DATASET EXTRACT:
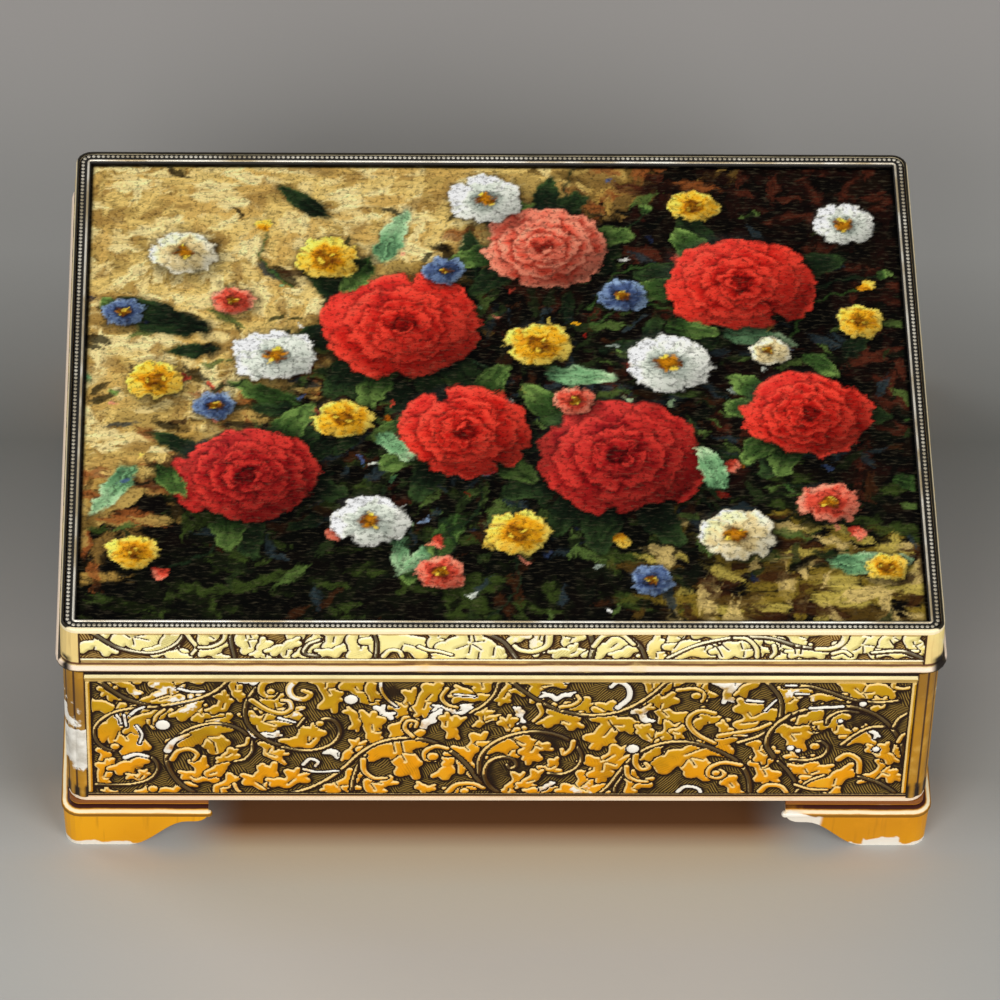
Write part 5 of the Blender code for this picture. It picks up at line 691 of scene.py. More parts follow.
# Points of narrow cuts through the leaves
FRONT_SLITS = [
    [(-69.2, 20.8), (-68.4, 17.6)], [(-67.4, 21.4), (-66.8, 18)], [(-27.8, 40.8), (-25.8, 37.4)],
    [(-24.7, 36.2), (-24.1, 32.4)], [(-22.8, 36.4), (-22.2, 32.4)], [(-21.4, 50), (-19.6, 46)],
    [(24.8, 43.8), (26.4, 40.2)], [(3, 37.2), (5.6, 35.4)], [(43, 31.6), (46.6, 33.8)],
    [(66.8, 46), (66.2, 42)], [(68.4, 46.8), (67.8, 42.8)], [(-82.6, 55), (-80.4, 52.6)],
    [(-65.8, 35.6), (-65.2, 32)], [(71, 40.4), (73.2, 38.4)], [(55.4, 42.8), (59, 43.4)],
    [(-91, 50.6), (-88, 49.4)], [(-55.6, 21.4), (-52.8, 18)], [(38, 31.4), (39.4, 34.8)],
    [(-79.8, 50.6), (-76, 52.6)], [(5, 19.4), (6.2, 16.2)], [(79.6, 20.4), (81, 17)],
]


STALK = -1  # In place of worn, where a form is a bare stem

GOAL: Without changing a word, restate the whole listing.

RESULT OF THIS TASK:
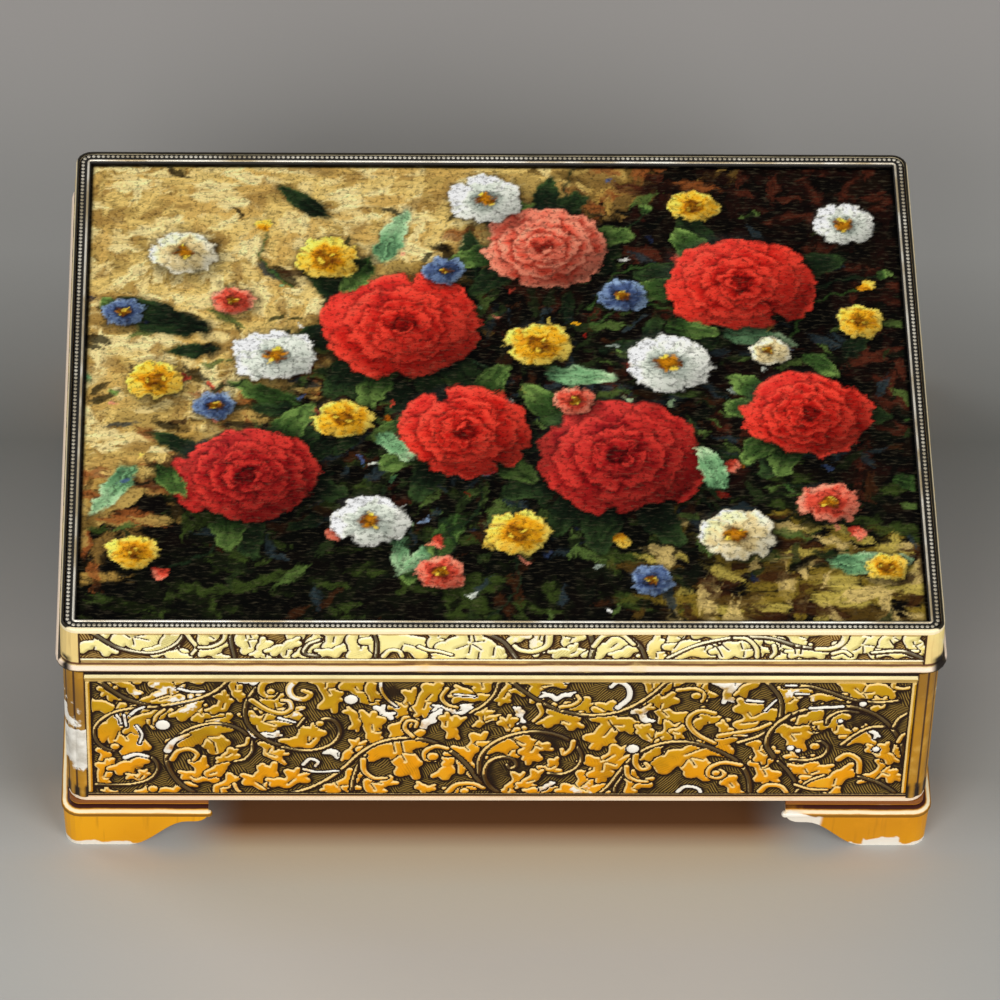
Write part 5 of the Blender code for this picture. It picks up at line 691 of scene.py. More parts follow.
# Points of narrow cuts through the leaves
FRONT_SLITS = [
    [(-69.2, 20.8), (-68.4, 17.6)], [(-67.4, 21.4), (-66.8, 18)], [(-27.8, 40.8), (-25.8, 37.4)],
    [(-24.7, 36.2), (-24.1, 32.4)], [(-22.8, 36.4), (-22.2, 32.4)], [(-21.4, 50), (-19.6, 46)],
    [(24.8, 43.8), (26.4, 40.2)], [(3, 37.2), (5.6, 35.4)], [(43, 31.6), (46.6, 33.8)],
    [(66.8, 46), (66.2, 42)], [(68.4, 46.8), (67.8, 42.8)], [(-82.6, 55), (-80.4, 52.6)],
    [(-65.8, 35.6), (-65.2, 32)], [(71, 40.4), (73.2, 38.4)], [(55.4, 42.8), (59, 43.4)],
    [(-91, 50.6), (-88, 49.4)], [(-55.6, 21.4), (-52.8, 18)], [(38, 31.4), (39.4, 34.8)],
    [(-79.8, 50.6), (-76, 52.6)], [(5, 19.4), (6.2, 16.2)], [(79.6, 20.4), (81, 17)],
]


STALK = -1  # In place of worn, where a form is a bare stem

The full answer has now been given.